Klaim keterlaluan yang dibuat oleh perusahaan milik negara Cina tersebut telah menjadi titik nyala api antara Cina dan PNG. Pihak PNG, David Manning mengatakan kepada AFP bahwa dia menuntut jawaban dari Cina dan juga memblokir penerbangan Cina yang membawa 150 pekerja.
Manning, yang tampaknya jengkel dengan Cina atas perkembangan terbaru, berkata, "Saya menuntut penjelasan dari duta besar Cina tentang bagaimana ini bisa terjadi." Dia menambahkan, "Saya telah menulis kepada pemerintah Cina melalui duta besar Cina - untuk menjelaskan bagaimana 48 karyawan perusahaan negara ini divaksinasi."
Dirinya juga memperjelas bahwa Papua Nugini "saat ini tidak mengakui vaksin" untuk virus Cina dan tidak memiliki rencana untuk melakukannya kecuali vaksin tersebut disetujui oleh regulator kesehatan. Dia juga telah mengeluarkan keputusan yang melarang pengujian virus Corona, uji coba dan perawatan vaksin tanpa persetujuan di negara pulau itu.
Di Papua Nugini, ada kekhawatiran yang berkembang bahwa sebagian staf NiCo Ramu mungkin telah melewati prosedur karantina saat kembali dari Cina, atau bahwa vaksin diberikan secara ilegal di Papua Nugini atau bahwa warga Papua Nugini sedang menjalani pengujian vaksin.
Sementara itu, Duta Besar Cina untuk Papua Nugini bertindak seperti pejuang serigala lainnya dari Negara Komunis yang tak peduli dan tidak bertanggung jawab.
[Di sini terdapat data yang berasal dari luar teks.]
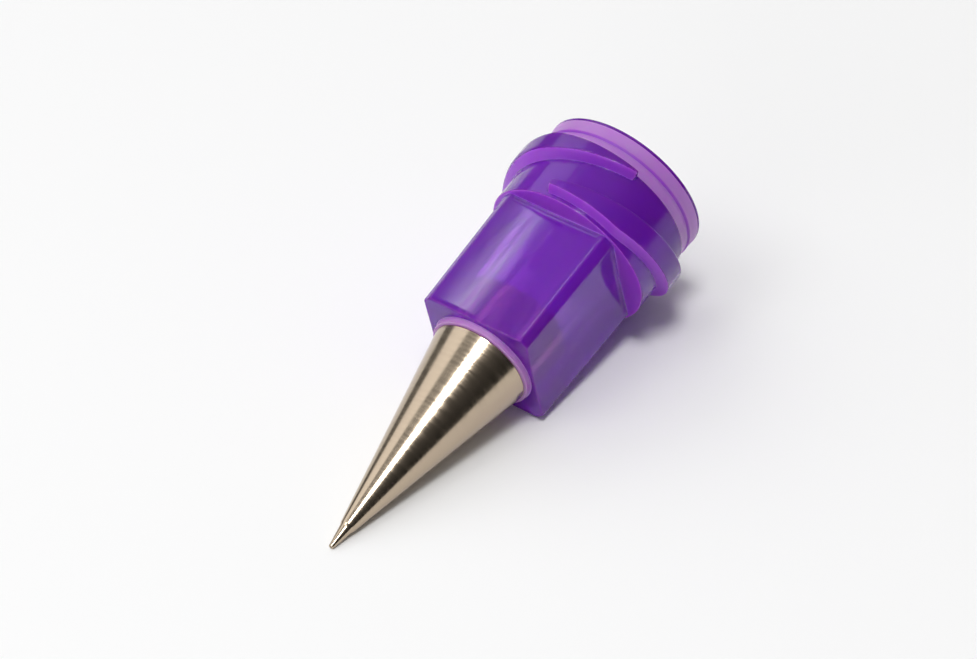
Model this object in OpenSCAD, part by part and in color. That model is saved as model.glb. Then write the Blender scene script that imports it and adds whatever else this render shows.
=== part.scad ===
// Precision dispensing tip with a female luer-lock hub.
//
// Two pieces: a moulded plastic hub and a turned metal nozzle seated in its front.
// Both are drawn along one axis, with the nozzle's mouth at the origin and the hub's
// socket opening towards +Z. lying() then lays the tip down as it comes to rest on a
// table: on the nozzle's mouth and on the front of the luer-lock lugs, one flat of the
// hub facing down. Everything is in millimetres.

/* [Nozzle] */
// Exposed length of the metal cone, from its mouth to the hub
cone_length = 9.78; // [6:0.1:16]
// Diameter of the cone where it meets the hub
cone_base_d = 4.1; // [3.8:0.05:4.4]
// Outer diameter at the mouth
mouth_d = 0.2; // [0.18:0.01:0.4]
// Diameter of the orifice
orifice_d = 0.1; // [0.06:0.01:0.14]
// Length of the straight orifice before the passage widens
orifice_length = 0.5; // [0.2:0.1:1]
// Length of the slim end ahead of the main taper
slim_end_length = 0.95; // [0.4:0.05:2]
// Diameter of the slim end where it meets the step
slim_end_d = 0.52; // [0.42:0.02:0.54]
// Diameter of the main taper just behind the step
taper_start_d = 0.62; // [0.56:0.02:0.8]
// Axial length of the step between the slim end and the main taper
step_length = 0.12; // [0.05:0.01:0.3]
// Diameter of the shank that sits in the hub
shank_d = 3.3; // [2.9:0.05:3.5]
// Diameter of the passage where it opens into the luer socket
passage_entry_d = 2.5; // [1.6:0.1:2.6]

/* [Hub] */
// Outer diameter of the ring around the nozzle at the front face
ring_d = 4.5; // [4.45:0.01:4.7]
// How far the ring stands out of the front face
ring_height = 0.25; // [0.1:0.05:0.6]
// Distance across the flats at the front face
across_flats = 4.84; // [4.75:0.01:5.1]
// Distance across the round corner lands at the front face
across_corners = 6.45; // [6.2:0.05:6.6]
// Mould draft of the flats and lands, in degrees
draft = 1.1; // [0.5:0.1:1.5]
// Length of the square section
grip_length = 5.65; // [4:0.05:9]
// Diameter of the round barrel under the lugs
barrel_d = 6.9; // [6.84:0.01:7.1]
// Diameter of the rim at its front, where the mould halves end
rim_front_d = 6.76; // [6.7:0.01:6.8]
// Diameter of the rim at the hub's rear face
rim_rear_d = 6.9; // [6.8:0.01:7]
// Length of the rim behind the lugs
rim_length = 1.3; // [0.8:0.05:2]
// Bevel on the outer edge of the rim
rim_bevel = 0.08; // [0.04:0.01:0.15]
// Radial clearance between the nozzle's shank and its hole in the hub
shank_clearance = 0.01; // [0.005:0.005:0.03]

/* [Luer-lock thread] */
// Number of starts
thread_starts = 2; // [1:1:2]
// Diameter over the crests of the lugs
crest_d = 7.8; // [7.73:0.01:7.83]
// Advance of a lug in one full turn
thread_lead = 5; // [4.8:0.1:5.2]
// Axial width of a full crest
crest_width = 0.95; // [0.7:0.05:1.1]
// Slope of the lugs' flanks, in degrees
flank_angle = 28; // [20:1:35]
// Distance from the shoulder to the front plane of the lugs
lug_setback = 0.27; // [0.1:0.01:1]
// Axial length of the zone that the lugs are cut to
lug_zone = 2.47; // [2.35:0.01:2.8]
// Angle at which the first lug starts, from the flat that faces down
lug_start = -1; // [-20:1:20]
// Width of crest that is left where a plane cuts off a lug's end
lug_end_width = 0.25; // [0.05:0.01:0.3]

/* [Luer socket] */
// Diameter of the socket at the hub's rear face
socket_mouth_d = 4.3; // [4.27:0.005:4.32]
// Taper on the diameter, in percent
socket_taper = 6; // [5.5:0.1:6.5]
// Depth of the socket
socket_depth = 7.5; // [7:0.1:8.5]
// Bevel at the socket's mouth
socket_bevel = 0.2; // [0.05:0.05:0.4]

/* [Hidden] */
$fn = 96;
// Roundoff allowance for cuts that run out of a face.
overcut = 1;
// How far the lugs' roots are sunk into the barrel.
lug_sink = 0.15;
// Angle between two sections of a lug.
lug_step = 4;

// Places along the axis, from the nozzle's mouth.
front_z = cone_length + ring_height;
shoulder_z = front_z + grip_length;
lug_front_z = shoulder_z + lug_setback;
lug_rear_z = lug_front_z + lug_zone;
hub_end_z = lug_rear_z + rim_length;
socket_floor_z = hub_end_z - socket_depth;

// Half sizes of the square section at its front and at the shoulder.
draft_gain = grip_length * tan(draft);
flat_front = across_flats / 2;
flat_rear = flat_front + draft_gain;
corner_front_r = across_corners / 2;
corner_rear_r = corner_front_r + draft_gain;

// Radii of the luer socket.
socket_mouth_r = socket_mouth_d / 2;
socket_floor_r = socket_mouth_r - socket_depth * socket_taper / 200;

// A lug's section: its crest radius, its sunk root radius and the slope between them.
// It sweeps through the angle at which the planes leave the end width of its crest.
crest_r = crest_d / 2;
root_r = barrel_d / 2 - lug_sink;
flank_run = (crest_r - root_r) * tan(flank_angle);
lug_mid_z = (lug_front_z + lug_rear_z) / 2;
lug_sweep = 360 * (lug_zone + crest_width - 2 * lug_end_width) / thread_lead;
lug_mid_angle = lug_start + lug_sweep / 2;

// The tip lies on its mouth and on whichever of these points, given as [distance along
// the axis, depth under it], makes the steepest line with the mouth's edge.
supports = [
    [front_z, flat_front],
    [shoulder_z, barrel_d / 2],
    [lug_front_z, crest_r],
    [hub_end_z, rim_rear_d / 2]
];
lean = max([for (s = supports) atan((s[1] - mouth_d / 2) / s[0])]);
lowest = mouth_d / 2 * cos(lean);
back_end = hub_end_z * cos(lean) + (rim_rear_d / 2 - rim_bevel) * sin(lean);
front_end = -mouth_d / 2 * sin(lean);

// Lays the upright tip down, tip towards -X, centred over the origin and on Z = 0.
module lying() {
    translate([-(front_end + back_end) / 2, 0, lowest])
        rotate([0, 90 - lean, 0])
            children();
}

// Solid of revolution from [radius, height] points.
module turned(profile) {
    rotate_extrude()
        polygon(profile);
}

// Cuts one drafted flat on the +X side of the front section, up to the shoulder.
module flat_cut() {
    outside = crest_r + overcut;
    lead_in = overcut * tan(draft);
    rotate([90, 0, 0])
        linear_extrude(height = 2 * outside, center = true)
            polygon([
                [flat_front - lead_in, front_z - overcut],
                [outside, front_z - overcut],
                [outside, shoulder_z],
                [flat_rear, shoulder_z]
            ]);
}

// The square front section: a drafted round core with four flats, which leave a
// narrow round land at each corner.
module grip() {
    difference() {
        turned([
            [0, front_z],
            [corner_front_r, front_z],
            [corner_rear_r, shoulder_z],
            [0, shoulder_z]
        ]);
        for (side = [0:90:270])
            rotate(side) flat_cut();
    }
}

// The round rear: the barrel under the lugs and the rim behind them, which widens
// to the rear.
module barrel() {
    turned([
        [0, shoulder_z],
        [barrel_d / 2, shoulder_z],
        [barrel_d / 2, lug_rear_z],
        [rim_front_d / 2, lug_rear_z],
        [rim_rear_d / 2, hub_end_z - rim_bevel],
        [rim_rear_d / 2 - rim_bevel, hub_end_z],
        [0, hub_end_z]
    ]);
}

// The ring around the nozzle's base, which it seats against.
module front_ring() {
    translate([0, 0, cone_length])
        cylinder(d = ring_d, h = ring_height);
}

// Keeps a height within the zone between the lugs' front and rear planes.
function in_zone(z) = min(max(z, lug_front_z), lug_rear_z);

// A point at an angle, radius and height.
function polar(angle, r, z) = [r * cos(angle), r * sin(angle), z];

// The four corners of a lug's section at an angle: front root, front crest, rear crest
// and rear root. The lug climbs with the thread and the two planes cut it off.
function lug_section(angle) =
    let (z = lug_mid_z + thread_lead * (angle - lug_mid_angle) / 360)
    [
        polar(angle, root_r, in_zone(z - crest_width / 2 - flank_run)),
        polar(angle, crest_r, in_zone(z - crest_width / 2)),
        polar(angle, crest_r, in_zone(z + crest_width / 2)),
        polar(angle, root_r, in_zone(z + crest_width / 2 + flank_run))
    ];

// One lug of the luer-lock thread, swept through its sections.
module lug() {
    steps = round(lug_sweep / lug_step);
    corners = 4;
    points = [
        for (i = [0:steps]) each lug_section(lug_start + lug_sweep * i / steps)
    ];
    sides = [
        for (i = [0:steps - 1], k = [0:corners - 1])
            let (
                a = i * corners + k,
                b = i * corners + (k + 1) % corners,
                c = b + corners,
                d = a + corners
            )
            each [[a, b, c], [a, c, d]]
    ];
    start_cap = [[3, 2, 1], [3, 1, 0]];
    last = steps * corners;
    end_cap = [[last, last + 1, last + 2], [last, last + 2, last + 3]];
    polyhedron(points, concat(sides, start_cap, end_cap));
}

// The tapered luer socket, with a bevel at its mouth.
module luer_socket() {
    slope = socket_taper / 200;
    turned([
        [0, socket_floor_z],
        [socket_floor_r, socket_floor_z],
        [socket_mouth_r - socket_bevel * slope, hub_end_z - socket_bevel],
        [socket_mouth_r + socket_bevel, hub_end_z],
        [socket_mouth_r + socket_bevel, hub_end_z + overcut],
        [0, hub_end_z + overcut]
    ]);
}

// The straight hole for the nozzle's shank.
module shank_hole() {
    translate([0, 0, cone_length - overcut])
        cylinder(
            d = shank_d + 2 * shank_clearance,
            h = socket_floor_z - cone_length + 2 * overcut
        );
}

// The moulded hub, in one piece.
module hub() {
    color("darkorchid")
        lying()
            difference() {
                union() {
                    grip();
                    barrel();
                    front_ring();
                    for (i = [0:thread_starts - 1])
                        rotate(i * 360 / thread_starts) lug();
                }
                luer_socket();
                shank_hole();
            }
}

// The turned nozzle: slim end, step, main taper and shank around one tapered passage.
module nozzle() {
    color("rosybrown")
        lying()
            turned([
                [orifice_d / 2, 0],
                [mouth_d / 2, 0],
                [slim_end_d / 2, slim_end_length],
                [taper_start_d / 2, slim_end_length + step_length],
                [cone_base_d / 2, cone_length],
                [shank_d / 2, cone_length],
                [shank_d / 2, socket_floor_z],
                [passage_entry_d / 2, socket_floor_z],
                [orifice_d / 2, orifice_length]
            ]);
}

hub();
nozzle();
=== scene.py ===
import math

import bpy
import numpy as np
from bpy.props import (
    FloatProperty,
    FloatVectorProperty,
    IntProperty,
    PointerProperty,
    StringProperty,
)
from mathutils import Matrix, Vector


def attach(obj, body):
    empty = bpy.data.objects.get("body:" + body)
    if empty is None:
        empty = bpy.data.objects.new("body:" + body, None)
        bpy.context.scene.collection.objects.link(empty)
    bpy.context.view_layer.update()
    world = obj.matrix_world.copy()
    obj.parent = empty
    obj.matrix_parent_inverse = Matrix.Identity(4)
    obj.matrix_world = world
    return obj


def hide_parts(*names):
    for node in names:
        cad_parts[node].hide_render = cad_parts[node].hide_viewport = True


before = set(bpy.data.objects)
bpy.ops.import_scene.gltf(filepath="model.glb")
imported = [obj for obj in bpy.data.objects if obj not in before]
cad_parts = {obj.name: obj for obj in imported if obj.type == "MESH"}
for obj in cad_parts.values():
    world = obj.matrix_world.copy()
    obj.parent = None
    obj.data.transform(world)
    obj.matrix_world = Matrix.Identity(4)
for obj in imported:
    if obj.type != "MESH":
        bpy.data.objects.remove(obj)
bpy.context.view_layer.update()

bl_info = {
    "name": "Precision dispensing tip",
    "version": (1, 0, 0),
    "blender": (4, 5, 0),
    "location": "3D View > Sidebar > Dispensing Tip",
    "description": "Builds a tapered metal nozzle in a luer-lock hub, with its stage",
    "category": "Object",
}

MM = 0.001
ROOT = "root"


def length(name, description, mm):
    """A length property whose default is given in millimetres."""
    return FloatProperty(
        name=name, description=description, default=mm * MM, min=0.0, precision=5, unit="LENGTH"
    )


def angle(name, description, degrees):
    """An angle property whose default is given in degrees."""
    return FloatProperty(
        name=name, description=description, default=math.radians(degrees), subtype="ANGLE"
    )


def colour(name, description, code):
    """A colour property that holds an sRGB hex code."""
    return StringProperty(name=name, description=description, default=code)


# --------------------------------------------------------------------------- settings


class TipNozzleSettings(bpy.types.PropertyGroup):
    """The turned metal nozzle."""

    cone_length: length("Cone length", "From the mouth to the hub", 9.78)
    base_diameter: length("Base diameter", "Of the cone where it meets the hub", 4.1)
    mouth_diameter: length("Mouth diameter", "Over the mouth's rim", 0.2)
    orifice_diameter: length("Orifice diameter", "Of the hole in the mouth", 0.1)
    orifice_length: length("Orifice length", "Before the passage widens", 0.5)
    slim_length: length("Slim end length", "Of the slim end ahead of the step", 0.95)
    slim_diameter: length("Slim end diameter", "Of the slim end at the step", 0.52)
    taper_diameter: length("Taper diameter", "Of the main taper just behind the step", 0.62)
    step_length: length("Step length", "Between the slim end and the main taper", 0.12)
    shank_diameter: length("Shank diameter", "Of the shank inside the hub", 3.3)
    passage_diameter: length("Passage diameter", "Where the passage opens in the socket", 2.5)
    metal: colour("Metal", "Colour of the polished metal", "#BCAB96")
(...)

Mengutip media tersebut, sentimen anti-Cina sedang meningkat di Papua Nugini karena diplomasi perangkap utang Cina dan kontroversi vaksin Cina terbaru mungkin benar-benar terbukti menjadi pukulan terakhir.
Tampaknya Cina berencana untuk menjadikan negara itu sebagai arena bermain untuk menguji kemanjuran produk vaksin di bawah standar. Saat dunia mencoba berperang keluar dari Pandemi, Cina sedang mencoba membuat yang baru.